■ PROBLEM TO WORK ON
Return only the lines between the line holding "for piece, folds" and the line holding "obj.matrix_parent_inverse = Matrix.Identity(4)", the two boundary lines included, exactly as they appear.

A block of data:

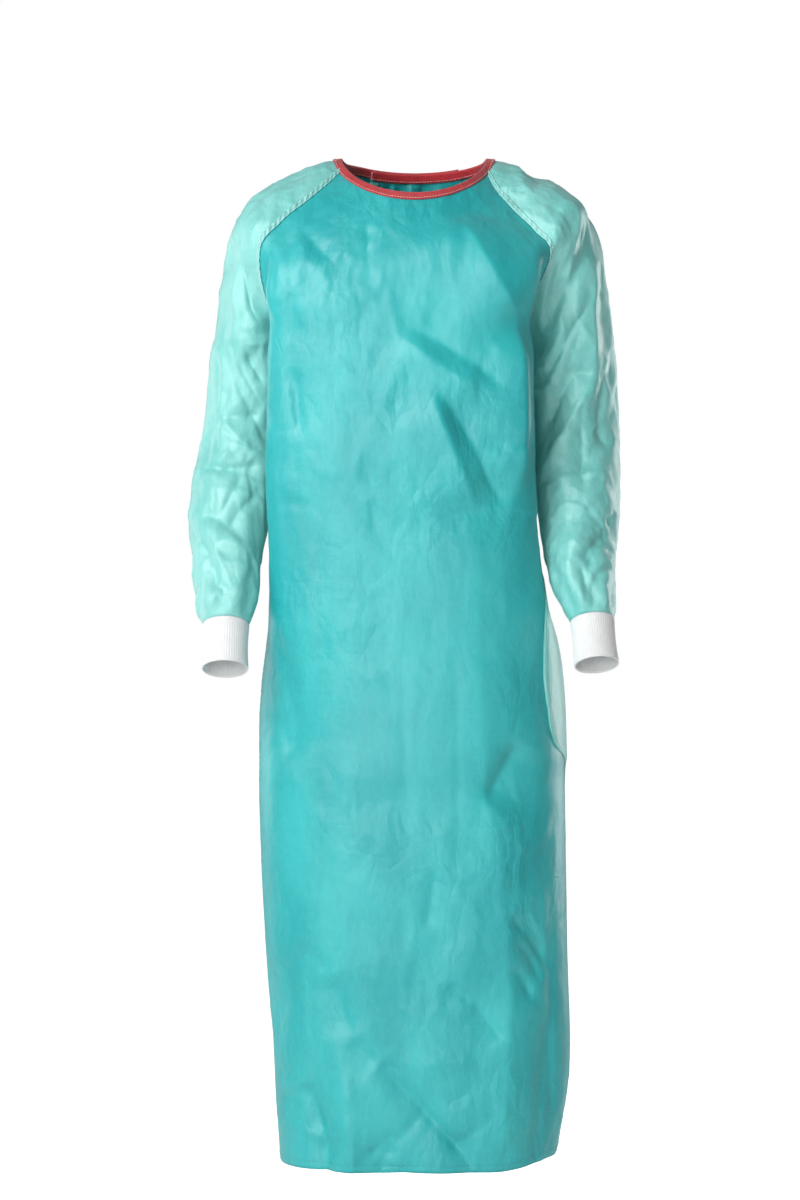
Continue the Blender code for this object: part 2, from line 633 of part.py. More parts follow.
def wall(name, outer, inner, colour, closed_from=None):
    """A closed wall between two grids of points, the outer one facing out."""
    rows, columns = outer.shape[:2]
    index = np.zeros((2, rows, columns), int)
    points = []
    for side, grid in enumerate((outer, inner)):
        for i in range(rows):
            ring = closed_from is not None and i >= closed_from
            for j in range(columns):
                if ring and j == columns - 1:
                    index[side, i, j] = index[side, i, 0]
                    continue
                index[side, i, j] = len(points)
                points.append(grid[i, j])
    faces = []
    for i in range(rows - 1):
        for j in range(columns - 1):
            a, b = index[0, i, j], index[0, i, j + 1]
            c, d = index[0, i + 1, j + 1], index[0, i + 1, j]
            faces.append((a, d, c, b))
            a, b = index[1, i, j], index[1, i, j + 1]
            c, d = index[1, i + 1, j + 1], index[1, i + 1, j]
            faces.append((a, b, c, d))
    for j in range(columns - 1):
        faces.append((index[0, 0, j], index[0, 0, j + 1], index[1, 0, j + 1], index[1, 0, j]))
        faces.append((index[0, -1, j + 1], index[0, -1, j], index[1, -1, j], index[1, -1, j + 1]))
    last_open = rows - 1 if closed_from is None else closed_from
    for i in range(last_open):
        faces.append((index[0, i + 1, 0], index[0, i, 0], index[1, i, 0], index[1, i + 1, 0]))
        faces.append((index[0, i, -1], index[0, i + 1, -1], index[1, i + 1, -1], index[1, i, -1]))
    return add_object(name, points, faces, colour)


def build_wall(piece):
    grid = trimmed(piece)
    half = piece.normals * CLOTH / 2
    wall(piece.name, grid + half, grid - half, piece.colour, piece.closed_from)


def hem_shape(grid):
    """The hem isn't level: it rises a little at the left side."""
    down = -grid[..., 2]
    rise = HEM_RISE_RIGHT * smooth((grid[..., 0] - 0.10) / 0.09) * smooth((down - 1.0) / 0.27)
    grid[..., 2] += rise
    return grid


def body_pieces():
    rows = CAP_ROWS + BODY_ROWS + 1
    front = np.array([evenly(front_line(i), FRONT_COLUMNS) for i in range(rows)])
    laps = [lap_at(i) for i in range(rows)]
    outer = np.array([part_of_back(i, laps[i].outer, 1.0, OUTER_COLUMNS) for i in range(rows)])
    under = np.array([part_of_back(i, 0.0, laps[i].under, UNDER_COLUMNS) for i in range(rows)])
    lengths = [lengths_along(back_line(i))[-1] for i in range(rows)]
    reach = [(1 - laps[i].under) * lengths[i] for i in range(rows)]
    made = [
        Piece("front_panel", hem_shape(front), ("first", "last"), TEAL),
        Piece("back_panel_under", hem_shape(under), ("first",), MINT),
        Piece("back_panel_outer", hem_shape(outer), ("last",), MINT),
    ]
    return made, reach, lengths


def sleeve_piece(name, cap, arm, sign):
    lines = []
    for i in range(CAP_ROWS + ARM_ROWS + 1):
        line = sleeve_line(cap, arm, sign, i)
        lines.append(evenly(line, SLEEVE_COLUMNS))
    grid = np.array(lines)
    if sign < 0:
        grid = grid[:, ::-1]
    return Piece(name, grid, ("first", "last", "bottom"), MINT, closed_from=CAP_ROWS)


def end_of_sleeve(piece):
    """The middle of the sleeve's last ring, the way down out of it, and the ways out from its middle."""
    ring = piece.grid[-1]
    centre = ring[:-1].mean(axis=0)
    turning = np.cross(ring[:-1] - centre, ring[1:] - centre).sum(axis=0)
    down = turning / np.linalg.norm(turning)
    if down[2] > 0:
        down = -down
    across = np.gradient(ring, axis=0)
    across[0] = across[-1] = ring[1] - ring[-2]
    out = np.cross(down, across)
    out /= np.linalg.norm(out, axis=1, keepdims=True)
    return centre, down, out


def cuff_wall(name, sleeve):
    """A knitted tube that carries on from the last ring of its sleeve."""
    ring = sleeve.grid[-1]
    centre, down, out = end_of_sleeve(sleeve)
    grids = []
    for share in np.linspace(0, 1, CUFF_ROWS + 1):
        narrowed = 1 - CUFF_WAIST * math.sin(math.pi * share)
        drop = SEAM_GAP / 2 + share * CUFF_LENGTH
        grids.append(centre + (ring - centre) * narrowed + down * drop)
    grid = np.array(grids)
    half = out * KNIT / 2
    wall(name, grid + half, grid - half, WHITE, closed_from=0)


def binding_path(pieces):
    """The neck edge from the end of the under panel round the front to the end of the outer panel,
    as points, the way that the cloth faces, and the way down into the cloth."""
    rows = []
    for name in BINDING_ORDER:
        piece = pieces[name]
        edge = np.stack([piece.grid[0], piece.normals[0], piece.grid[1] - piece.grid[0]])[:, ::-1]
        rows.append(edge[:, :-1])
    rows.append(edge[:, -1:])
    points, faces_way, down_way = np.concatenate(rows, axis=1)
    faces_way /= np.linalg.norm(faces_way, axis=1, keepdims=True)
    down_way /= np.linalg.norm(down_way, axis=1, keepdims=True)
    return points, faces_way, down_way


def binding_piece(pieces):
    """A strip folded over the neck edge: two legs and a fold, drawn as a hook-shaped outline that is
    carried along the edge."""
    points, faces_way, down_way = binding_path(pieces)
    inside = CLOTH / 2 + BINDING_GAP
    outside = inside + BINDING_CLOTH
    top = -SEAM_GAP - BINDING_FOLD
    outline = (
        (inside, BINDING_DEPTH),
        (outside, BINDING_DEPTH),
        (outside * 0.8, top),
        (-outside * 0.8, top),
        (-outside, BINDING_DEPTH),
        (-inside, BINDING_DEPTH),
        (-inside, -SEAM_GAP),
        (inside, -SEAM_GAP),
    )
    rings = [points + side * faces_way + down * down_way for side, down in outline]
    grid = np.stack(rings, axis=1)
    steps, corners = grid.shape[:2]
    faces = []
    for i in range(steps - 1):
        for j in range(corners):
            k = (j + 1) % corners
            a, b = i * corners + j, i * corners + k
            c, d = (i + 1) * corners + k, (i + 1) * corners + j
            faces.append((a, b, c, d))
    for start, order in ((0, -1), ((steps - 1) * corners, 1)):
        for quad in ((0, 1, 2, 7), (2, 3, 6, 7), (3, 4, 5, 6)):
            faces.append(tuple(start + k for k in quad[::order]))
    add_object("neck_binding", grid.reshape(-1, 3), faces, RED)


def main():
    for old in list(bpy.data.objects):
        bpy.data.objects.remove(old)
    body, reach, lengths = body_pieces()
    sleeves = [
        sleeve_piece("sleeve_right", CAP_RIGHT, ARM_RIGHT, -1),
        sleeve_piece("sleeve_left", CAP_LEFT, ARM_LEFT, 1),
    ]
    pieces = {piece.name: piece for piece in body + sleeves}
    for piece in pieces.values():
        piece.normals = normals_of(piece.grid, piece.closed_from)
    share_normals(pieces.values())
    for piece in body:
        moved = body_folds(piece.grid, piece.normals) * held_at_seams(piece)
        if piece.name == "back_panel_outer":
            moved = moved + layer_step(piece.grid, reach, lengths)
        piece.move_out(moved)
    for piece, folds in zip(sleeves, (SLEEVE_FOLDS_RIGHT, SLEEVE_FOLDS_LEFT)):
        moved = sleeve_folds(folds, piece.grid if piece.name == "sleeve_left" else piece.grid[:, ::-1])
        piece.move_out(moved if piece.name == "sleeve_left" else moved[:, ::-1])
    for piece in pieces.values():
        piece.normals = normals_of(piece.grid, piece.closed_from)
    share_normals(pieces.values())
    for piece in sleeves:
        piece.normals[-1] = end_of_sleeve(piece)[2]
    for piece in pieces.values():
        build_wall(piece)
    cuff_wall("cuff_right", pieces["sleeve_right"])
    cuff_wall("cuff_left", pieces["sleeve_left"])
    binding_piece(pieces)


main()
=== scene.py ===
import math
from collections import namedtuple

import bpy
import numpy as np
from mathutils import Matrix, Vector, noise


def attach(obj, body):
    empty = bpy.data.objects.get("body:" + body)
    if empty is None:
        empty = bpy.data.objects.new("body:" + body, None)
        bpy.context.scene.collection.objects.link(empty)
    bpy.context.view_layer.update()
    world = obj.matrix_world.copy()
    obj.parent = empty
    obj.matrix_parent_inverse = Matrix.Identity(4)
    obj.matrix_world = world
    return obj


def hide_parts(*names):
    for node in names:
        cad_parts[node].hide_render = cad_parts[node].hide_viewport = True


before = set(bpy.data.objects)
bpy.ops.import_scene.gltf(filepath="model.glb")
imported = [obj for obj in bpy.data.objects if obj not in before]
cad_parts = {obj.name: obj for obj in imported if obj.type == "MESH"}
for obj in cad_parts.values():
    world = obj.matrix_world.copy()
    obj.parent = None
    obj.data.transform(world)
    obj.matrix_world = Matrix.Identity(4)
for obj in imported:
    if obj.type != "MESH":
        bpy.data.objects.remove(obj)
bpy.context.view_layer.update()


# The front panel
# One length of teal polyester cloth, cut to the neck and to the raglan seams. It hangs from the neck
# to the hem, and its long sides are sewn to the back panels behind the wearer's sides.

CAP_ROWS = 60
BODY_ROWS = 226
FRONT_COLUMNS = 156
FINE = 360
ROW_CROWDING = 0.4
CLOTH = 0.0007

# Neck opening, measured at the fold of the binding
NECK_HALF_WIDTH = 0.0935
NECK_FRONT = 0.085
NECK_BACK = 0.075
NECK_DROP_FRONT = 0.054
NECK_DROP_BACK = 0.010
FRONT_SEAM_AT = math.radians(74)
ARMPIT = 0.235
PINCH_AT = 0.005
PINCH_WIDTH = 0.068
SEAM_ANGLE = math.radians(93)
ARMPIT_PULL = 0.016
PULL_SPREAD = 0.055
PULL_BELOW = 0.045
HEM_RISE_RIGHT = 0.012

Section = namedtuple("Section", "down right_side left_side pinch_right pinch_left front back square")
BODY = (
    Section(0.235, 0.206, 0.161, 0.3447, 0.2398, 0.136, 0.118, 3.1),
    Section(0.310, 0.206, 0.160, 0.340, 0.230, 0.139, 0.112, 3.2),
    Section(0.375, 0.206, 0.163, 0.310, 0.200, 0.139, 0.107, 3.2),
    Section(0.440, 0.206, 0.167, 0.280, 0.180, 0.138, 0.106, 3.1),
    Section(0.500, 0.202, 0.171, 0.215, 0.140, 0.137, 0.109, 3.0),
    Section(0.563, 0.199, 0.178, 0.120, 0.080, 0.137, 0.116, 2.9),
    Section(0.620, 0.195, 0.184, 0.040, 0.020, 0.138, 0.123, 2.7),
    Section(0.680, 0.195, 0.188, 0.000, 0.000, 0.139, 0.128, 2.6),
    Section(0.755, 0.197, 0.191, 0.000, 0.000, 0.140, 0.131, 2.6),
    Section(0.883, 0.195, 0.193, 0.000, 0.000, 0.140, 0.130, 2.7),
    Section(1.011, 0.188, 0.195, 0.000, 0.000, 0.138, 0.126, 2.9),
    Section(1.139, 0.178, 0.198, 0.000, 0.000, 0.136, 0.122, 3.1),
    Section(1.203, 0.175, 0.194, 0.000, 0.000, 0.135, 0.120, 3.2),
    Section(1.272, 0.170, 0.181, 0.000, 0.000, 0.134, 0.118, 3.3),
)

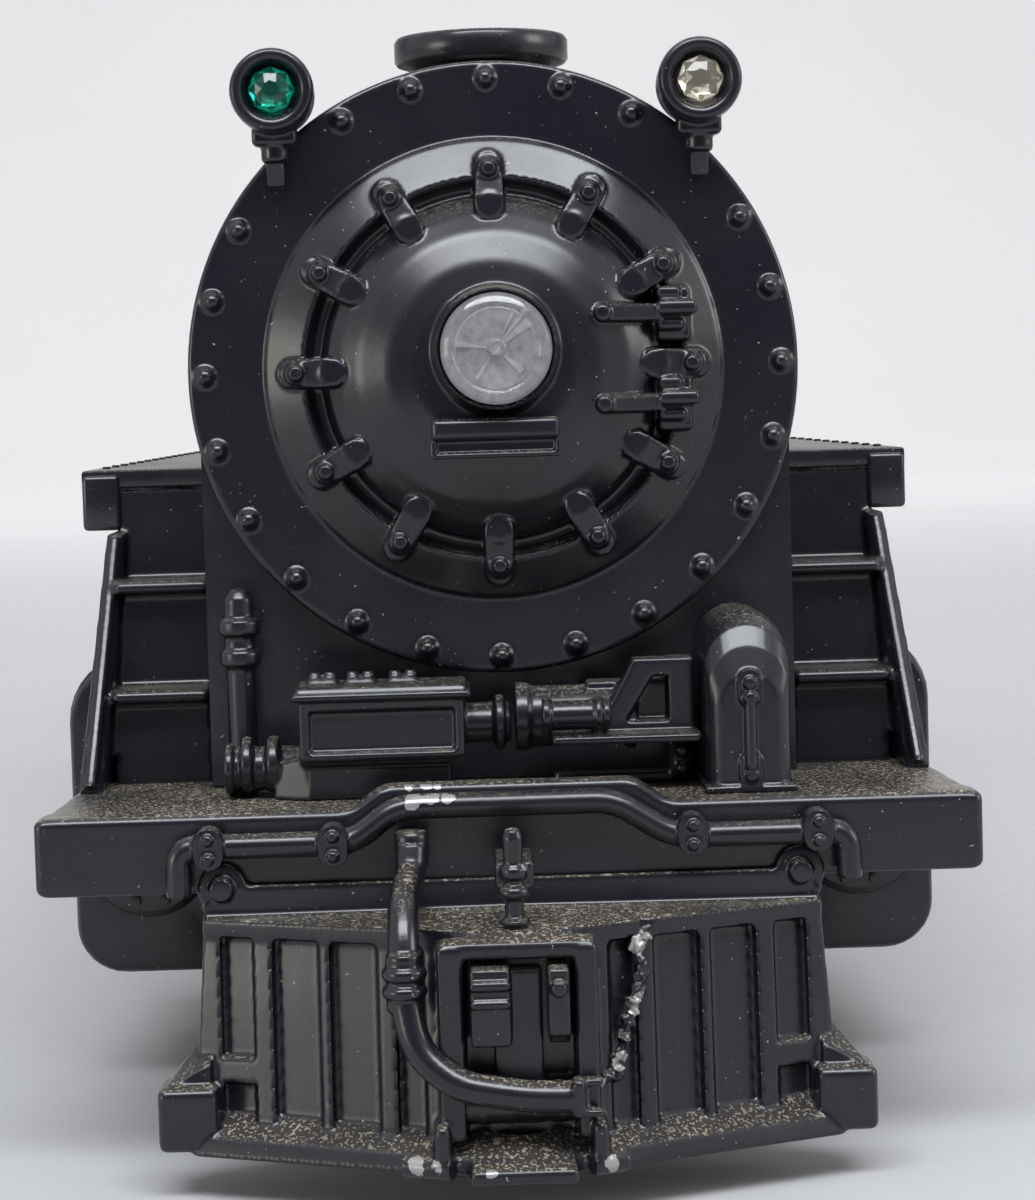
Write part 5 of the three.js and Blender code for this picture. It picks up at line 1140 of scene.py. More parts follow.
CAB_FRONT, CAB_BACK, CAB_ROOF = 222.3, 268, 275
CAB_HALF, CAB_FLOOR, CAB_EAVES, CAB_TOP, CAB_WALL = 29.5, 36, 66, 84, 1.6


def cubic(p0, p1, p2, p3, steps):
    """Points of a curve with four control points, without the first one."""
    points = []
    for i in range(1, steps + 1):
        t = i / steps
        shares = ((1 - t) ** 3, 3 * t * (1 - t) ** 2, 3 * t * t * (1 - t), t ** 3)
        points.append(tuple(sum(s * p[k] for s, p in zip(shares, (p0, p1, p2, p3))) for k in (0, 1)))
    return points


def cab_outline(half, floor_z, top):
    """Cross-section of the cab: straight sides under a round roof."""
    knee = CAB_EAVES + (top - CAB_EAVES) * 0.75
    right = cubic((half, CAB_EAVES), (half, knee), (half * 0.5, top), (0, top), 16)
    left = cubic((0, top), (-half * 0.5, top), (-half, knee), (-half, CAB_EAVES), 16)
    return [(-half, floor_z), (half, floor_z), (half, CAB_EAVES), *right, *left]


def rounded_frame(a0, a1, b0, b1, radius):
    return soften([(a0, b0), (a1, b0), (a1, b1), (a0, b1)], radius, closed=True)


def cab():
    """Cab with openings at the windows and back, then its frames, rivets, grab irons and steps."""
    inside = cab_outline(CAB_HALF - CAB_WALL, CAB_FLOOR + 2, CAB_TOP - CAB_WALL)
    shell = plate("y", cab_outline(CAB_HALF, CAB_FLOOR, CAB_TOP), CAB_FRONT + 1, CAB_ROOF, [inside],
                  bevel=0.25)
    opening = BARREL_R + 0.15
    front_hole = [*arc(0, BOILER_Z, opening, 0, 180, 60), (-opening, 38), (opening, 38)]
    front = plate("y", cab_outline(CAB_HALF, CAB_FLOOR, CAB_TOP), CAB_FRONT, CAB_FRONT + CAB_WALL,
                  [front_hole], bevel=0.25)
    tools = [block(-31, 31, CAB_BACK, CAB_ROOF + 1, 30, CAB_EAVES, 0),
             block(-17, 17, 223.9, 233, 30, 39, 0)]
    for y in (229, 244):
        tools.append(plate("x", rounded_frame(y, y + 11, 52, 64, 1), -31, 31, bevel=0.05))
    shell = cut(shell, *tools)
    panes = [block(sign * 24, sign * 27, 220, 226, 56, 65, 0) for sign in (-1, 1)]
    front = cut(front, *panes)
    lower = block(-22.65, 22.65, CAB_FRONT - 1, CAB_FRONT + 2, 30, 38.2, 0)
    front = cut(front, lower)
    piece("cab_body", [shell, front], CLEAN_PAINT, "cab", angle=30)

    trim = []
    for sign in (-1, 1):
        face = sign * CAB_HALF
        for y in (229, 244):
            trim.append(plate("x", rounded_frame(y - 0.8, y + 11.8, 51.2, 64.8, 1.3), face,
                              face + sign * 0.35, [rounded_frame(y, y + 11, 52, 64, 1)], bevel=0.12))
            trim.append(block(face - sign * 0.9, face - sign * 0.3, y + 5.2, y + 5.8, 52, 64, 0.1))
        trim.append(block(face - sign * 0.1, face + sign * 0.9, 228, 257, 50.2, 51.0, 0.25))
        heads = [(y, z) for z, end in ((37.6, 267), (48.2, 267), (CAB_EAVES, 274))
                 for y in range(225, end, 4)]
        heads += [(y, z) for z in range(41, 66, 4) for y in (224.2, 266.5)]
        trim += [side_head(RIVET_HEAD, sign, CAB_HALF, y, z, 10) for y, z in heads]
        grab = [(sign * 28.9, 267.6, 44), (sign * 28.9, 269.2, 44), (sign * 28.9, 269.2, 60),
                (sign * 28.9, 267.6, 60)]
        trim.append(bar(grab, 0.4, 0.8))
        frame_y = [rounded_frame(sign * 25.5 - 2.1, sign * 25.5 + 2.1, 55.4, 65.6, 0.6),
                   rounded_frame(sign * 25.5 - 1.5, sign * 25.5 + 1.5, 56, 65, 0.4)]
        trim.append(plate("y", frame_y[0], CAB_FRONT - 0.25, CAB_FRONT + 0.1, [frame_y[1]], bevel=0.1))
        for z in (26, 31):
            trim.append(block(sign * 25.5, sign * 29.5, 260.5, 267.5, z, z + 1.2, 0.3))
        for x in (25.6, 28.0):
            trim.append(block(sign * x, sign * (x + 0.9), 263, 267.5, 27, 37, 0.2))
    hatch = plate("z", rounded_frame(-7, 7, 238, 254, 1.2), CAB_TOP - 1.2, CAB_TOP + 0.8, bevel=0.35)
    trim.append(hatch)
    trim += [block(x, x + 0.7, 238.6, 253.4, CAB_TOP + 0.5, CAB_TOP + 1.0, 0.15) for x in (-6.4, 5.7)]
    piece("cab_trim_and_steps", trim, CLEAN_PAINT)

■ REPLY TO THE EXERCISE
    for piece, folds in zip(sleeves, (SLEEVE_FOLDS_RIGHT, SLEEVE_FOLDS_LEFT)):
        moved = sleeve_folds(folds, piece.grid if piece.name == "sleeve_left" else piece.grid[:, ::-1])
        piece.move_out(moved if piece.name == "sleeve_left" else moved[:, ::-1])
    for piece in pieces.values():
        piece.normals = normals_of(piece.grid, piece.closed_from)
    share_normals(pieces.values())
    for piece in sleeves:
        piece.normals[-1] = end_of_sleeve(piece)[2]
    for piece in pieces.values():
        build_wall(piece)
    cuff_wall("cuff_right", pieces["sleeve_right"])
    cuff_wall("cuff_left", pieces["sleeve_left"])
    binding_piece(pieces)


main()
=== scene.py ===
import math
from collections import namedtuple

import bpy
import numpy as np
from mathutils import Matrix, Vector, noise


def attach(obj, body):
    empty = bpy.data.objects.get("body:" + body)
    if empty is None:
        empty = bpy.data.objects.new("body:" + body, None)
        bpy.context.scene.collection.objects.link(empty)
    bpy.context.view_layer.update()
    world = obj.matrix_world.copy()
    obj.parent = empty
    obj.matrix_parent_inverse = Matrix.Identity(4)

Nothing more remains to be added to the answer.